Nudging is a data assimilation method that uses dynamical relaxation to adjust a model towards observations. The standard nudging algorithm consists of adding to the state equations of a dynamical system a feedback term proportional to the difference between the observation and the equivalent quantity computed by integration of the state equations. The model then appears as a weak constraint, and the nudging term forces the state variables to fit as well as possible to the observations. This forcing term in the model dynamics has a tunable coefficient that represents the relaxation time scale. This coefficient is chosen by numerical experimentation so as to keep the nudging terms small in comparison to the state equations, and large enough to force the model to the observations. The nudging term can also be seen as a penalty term, which penalizes the system if the model is too far from the observations. Note that in the linear case, the standard nudging method is nothing else than the Luenberger observer, also called asymptotic observer [81].

The nudging method is a flexible assimilation technique, and computationally much more economical than variational data assimilation methods [77]. First used in meteorology [69], the nudging method has been successfully introduced in oceanography in a quasi-geostrophic model [109,111,39] and has been applied to a mesoscale model of the atmosphere with synoptic-scale data [103]. The nudging coefficients can be optimized by a variational method [102,119], where a parameter estimation approach is proposed to obtain optimal nudging coefficients, in the sense that the difference between the model solution and the observations is as small as possible. A comparison between optimal nudging and Kalman filtering can be found in [112]. A drawback of this optimal nudging technique is that it requires the computation of the adjoint state of the model equations, which is not necessary in the standard nudging method.

The backward nudging algorithm consists of solving backwards in time the state equations of the model, starting from the observation of the system state at the final time of the assimilation period. A nudging term, with the opposite sign compared to the standard nudging algorithm, is added to the state equations, and the final state computed in the backward integration is in fact an approximation of the initial state of the system [15].
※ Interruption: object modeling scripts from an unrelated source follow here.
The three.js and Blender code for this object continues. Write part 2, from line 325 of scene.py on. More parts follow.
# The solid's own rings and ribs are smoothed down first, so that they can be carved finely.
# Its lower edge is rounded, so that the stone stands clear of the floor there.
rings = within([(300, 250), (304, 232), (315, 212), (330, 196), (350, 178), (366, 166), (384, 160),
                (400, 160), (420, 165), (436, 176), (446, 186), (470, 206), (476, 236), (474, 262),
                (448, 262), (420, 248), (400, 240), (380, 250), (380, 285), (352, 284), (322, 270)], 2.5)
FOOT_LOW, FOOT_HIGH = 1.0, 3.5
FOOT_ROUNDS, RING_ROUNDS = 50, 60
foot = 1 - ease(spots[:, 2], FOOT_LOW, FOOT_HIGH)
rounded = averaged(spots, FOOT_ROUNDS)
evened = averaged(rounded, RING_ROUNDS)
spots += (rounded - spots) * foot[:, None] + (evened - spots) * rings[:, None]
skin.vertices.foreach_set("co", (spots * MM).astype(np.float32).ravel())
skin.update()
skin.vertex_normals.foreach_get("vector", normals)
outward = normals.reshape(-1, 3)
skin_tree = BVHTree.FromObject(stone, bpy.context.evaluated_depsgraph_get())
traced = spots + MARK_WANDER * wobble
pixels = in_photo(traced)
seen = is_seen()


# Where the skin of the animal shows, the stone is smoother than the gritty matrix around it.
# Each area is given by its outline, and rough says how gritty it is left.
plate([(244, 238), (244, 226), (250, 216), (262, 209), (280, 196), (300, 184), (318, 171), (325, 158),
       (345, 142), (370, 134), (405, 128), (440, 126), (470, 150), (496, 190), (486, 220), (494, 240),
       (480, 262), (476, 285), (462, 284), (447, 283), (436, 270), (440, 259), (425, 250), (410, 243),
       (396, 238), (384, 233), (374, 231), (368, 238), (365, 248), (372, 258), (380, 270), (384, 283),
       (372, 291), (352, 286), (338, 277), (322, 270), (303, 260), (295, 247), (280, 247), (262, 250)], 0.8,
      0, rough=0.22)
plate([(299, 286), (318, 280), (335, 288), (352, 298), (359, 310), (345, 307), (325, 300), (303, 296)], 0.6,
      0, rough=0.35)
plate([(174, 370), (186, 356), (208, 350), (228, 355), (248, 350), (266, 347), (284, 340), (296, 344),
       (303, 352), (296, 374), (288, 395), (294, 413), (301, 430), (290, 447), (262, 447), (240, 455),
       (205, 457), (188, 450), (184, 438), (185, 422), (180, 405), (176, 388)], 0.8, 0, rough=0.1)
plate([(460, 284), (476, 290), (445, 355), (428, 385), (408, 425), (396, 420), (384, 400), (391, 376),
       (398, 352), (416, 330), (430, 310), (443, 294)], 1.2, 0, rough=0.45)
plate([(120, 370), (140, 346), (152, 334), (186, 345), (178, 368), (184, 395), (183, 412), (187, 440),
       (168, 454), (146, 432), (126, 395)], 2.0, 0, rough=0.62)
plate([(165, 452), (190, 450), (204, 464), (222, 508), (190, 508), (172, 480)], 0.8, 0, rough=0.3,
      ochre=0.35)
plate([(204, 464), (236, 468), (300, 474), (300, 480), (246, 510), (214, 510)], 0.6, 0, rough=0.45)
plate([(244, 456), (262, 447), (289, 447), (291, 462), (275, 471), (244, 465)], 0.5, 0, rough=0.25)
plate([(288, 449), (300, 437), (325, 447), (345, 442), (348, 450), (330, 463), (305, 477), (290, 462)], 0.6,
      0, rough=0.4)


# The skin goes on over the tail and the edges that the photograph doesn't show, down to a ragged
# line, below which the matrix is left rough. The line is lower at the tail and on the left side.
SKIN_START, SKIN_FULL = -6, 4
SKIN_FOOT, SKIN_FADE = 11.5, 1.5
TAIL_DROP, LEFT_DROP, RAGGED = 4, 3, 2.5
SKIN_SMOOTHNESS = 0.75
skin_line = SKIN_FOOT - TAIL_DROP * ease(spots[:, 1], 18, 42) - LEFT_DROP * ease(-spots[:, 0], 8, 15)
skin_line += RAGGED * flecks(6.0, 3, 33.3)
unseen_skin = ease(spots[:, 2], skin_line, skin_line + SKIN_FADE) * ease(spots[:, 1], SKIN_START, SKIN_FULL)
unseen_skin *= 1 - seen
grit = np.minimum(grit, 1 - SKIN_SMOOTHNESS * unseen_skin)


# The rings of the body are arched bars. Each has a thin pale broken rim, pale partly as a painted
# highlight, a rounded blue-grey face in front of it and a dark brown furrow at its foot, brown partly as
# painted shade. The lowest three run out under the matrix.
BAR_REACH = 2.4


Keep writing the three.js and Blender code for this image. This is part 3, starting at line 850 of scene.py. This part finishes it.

The Back and Forth Nudging (BFN) algorithm, introduced in [20], consists of solving first the forward nudging equation, and then the model equation backwards in time with a relaxation term (with the opposite sign in comparison with the relaxation term introduced in the forward equation). The initial condition of this backward integration is the final state obtained by the standard nudging method. After integration of this backward equation, one obtains an estimate of the initial state of the system. We then repeat these forward and backward integrations (with the relaxation terms) until convergence of the algorithm.

Such a forward-backward assimilation technique had already been introduced in [105,104]. In that algorithm, at each observation time, the values predicted by the model for the observed parameters were just replaced by the observed values. This corresponds to the particular case of our BFN algorithm where the nudging coefficients go to infinity.
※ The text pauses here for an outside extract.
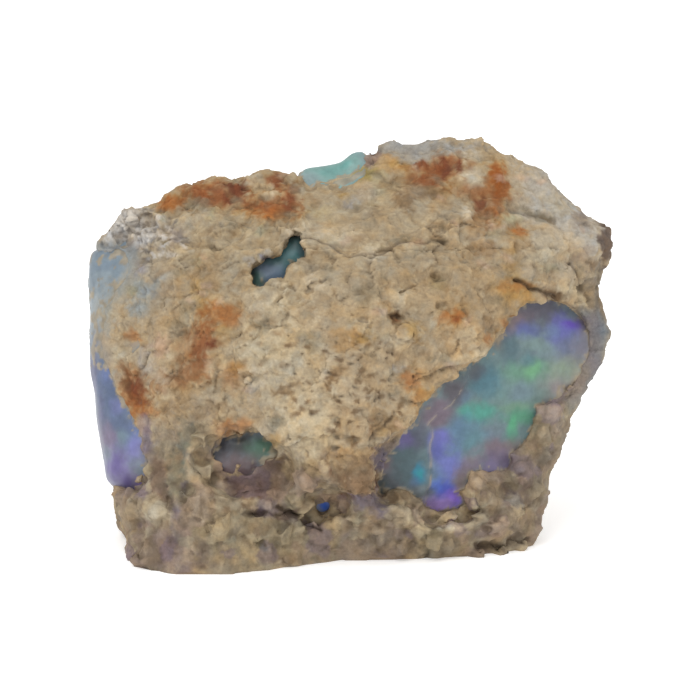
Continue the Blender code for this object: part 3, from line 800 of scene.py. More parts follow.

The BFN algorithm can be compared to the four-dimensional variational algorithm (4D-VAR, see e.g. [77]), which also consists of a sequence of forward and backward integrations. In our algorithm it is useless to linearize the system, even for nonlinear problems, and the backward system is not the adjoint equation but the model equations, with an extra feedback term that stabilizes the numerical integration of this ill-posed backward problem.

Let us finally mention another back and forth data assimilation method, called the quasi-inverse method [74]. In that method, there are no nudging terms, and in the backward integration, the sign of the dissipation terms is changed for stability reasons. The idea of introducing relaxation (or nudging) terms in our algorithm enables us to keep the dissipation terms with the correct sign in the backward integration, as the nudging terms have a stabilizing role.

In this chapter, we first present the standard nudging algorithm in a general case (nonlinear model), then the nudging algorithm applied to the corresponding backward model, and finally we introduce the Back and Forth Nudging algorithm. We then present some theoretical convergence results in simplified cases (full observations) on various types of models: linear models, transport equations (both linear and nonlinear, with or without viscosity). Then, we present the numerical application of this algorithm to various physical models. Finally, nudging can be seen as a particular type of observer, and we define a specific nudging-based observer for a shallow-water model, allowing us to preserve the natural symmetries of the model, to reduce the sensitivity to the observation noise, and also to correct the non-observed variables with the observed ones. Several conclusions and perspectives are given at the end of this chapter.